Identify every line in the records below that contains the word "this", and copy each of those lines.

EXERCISE DATA =>
>>

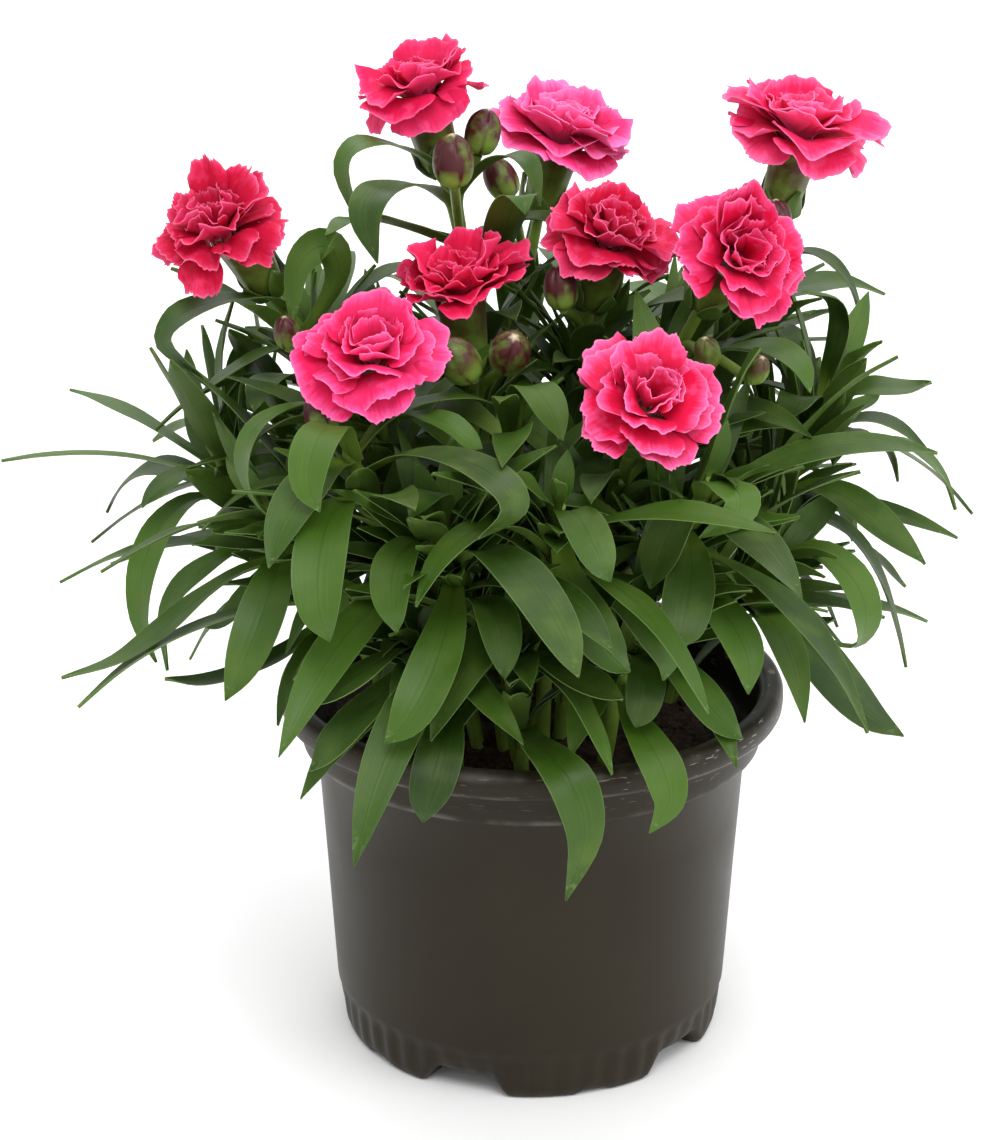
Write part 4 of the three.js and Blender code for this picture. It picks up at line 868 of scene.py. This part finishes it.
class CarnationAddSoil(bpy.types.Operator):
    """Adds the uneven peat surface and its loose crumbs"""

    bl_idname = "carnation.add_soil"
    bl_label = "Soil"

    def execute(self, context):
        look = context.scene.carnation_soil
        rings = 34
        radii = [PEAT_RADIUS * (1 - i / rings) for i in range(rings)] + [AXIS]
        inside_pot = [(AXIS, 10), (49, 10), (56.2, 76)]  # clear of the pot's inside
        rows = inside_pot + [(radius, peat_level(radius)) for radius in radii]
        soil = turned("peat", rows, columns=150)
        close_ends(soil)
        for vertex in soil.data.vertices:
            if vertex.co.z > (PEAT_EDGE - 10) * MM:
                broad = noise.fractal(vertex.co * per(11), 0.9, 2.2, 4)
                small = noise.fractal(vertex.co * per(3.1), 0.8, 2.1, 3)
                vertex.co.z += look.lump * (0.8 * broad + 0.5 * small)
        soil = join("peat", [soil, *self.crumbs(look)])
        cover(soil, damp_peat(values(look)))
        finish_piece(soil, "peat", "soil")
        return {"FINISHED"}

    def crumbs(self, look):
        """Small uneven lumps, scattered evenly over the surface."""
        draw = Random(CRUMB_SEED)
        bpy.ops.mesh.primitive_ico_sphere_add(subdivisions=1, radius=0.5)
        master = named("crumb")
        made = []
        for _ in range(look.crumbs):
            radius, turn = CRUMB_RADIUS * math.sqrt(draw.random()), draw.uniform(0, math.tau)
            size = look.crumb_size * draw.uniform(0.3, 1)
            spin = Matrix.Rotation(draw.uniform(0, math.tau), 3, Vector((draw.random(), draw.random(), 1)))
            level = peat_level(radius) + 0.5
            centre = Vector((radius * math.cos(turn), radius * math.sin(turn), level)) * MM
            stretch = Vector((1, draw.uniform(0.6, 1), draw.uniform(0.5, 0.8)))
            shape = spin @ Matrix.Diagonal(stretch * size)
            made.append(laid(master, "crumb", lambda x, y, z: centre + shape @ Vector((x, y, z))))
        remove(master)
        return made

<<
>>

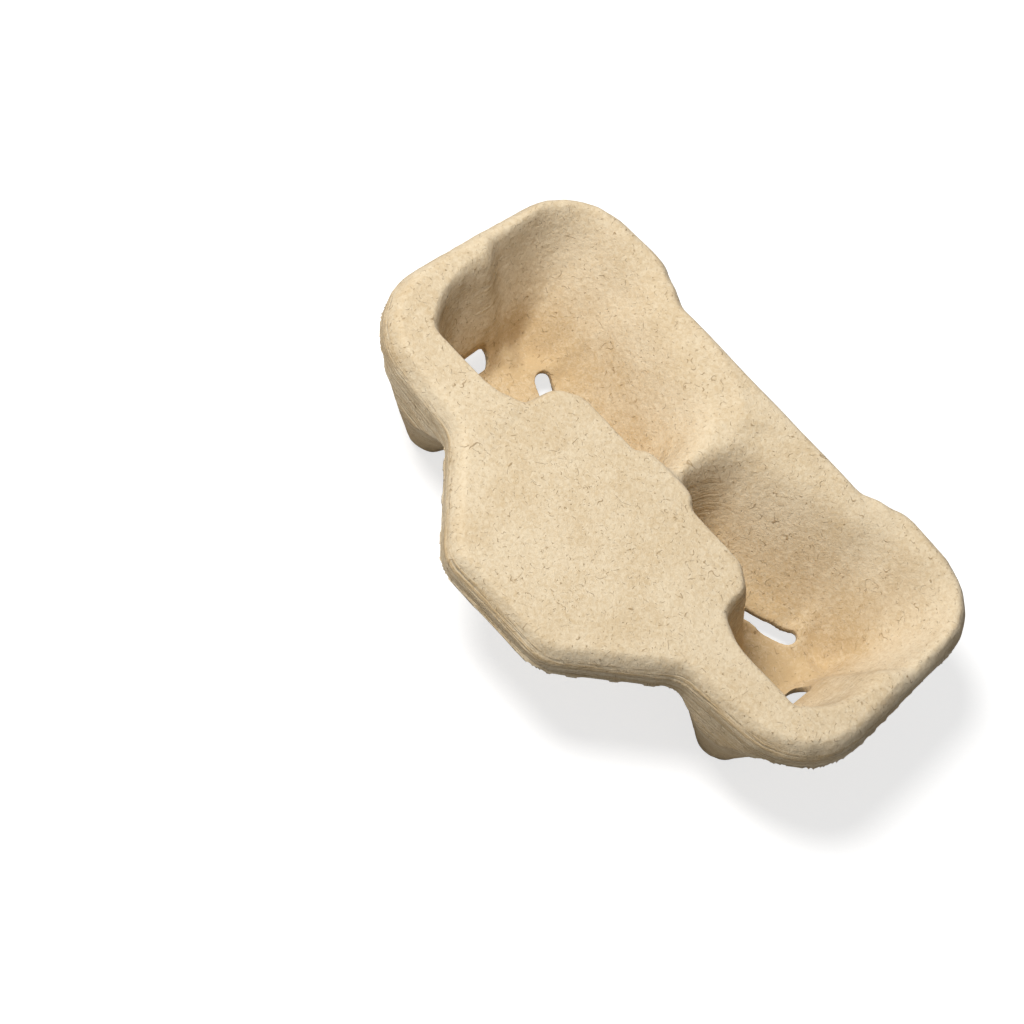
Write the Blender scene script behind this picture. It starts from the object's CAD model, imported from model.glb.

<<

TASK SOLUTION =>
Write part 4 of the three.js and Blender code for this picture. It picks up at line 868 of scene.py. This part finishes it.
Write the Blender scene script behind this picture. It starts from the object's CAD model, imported from model.glb.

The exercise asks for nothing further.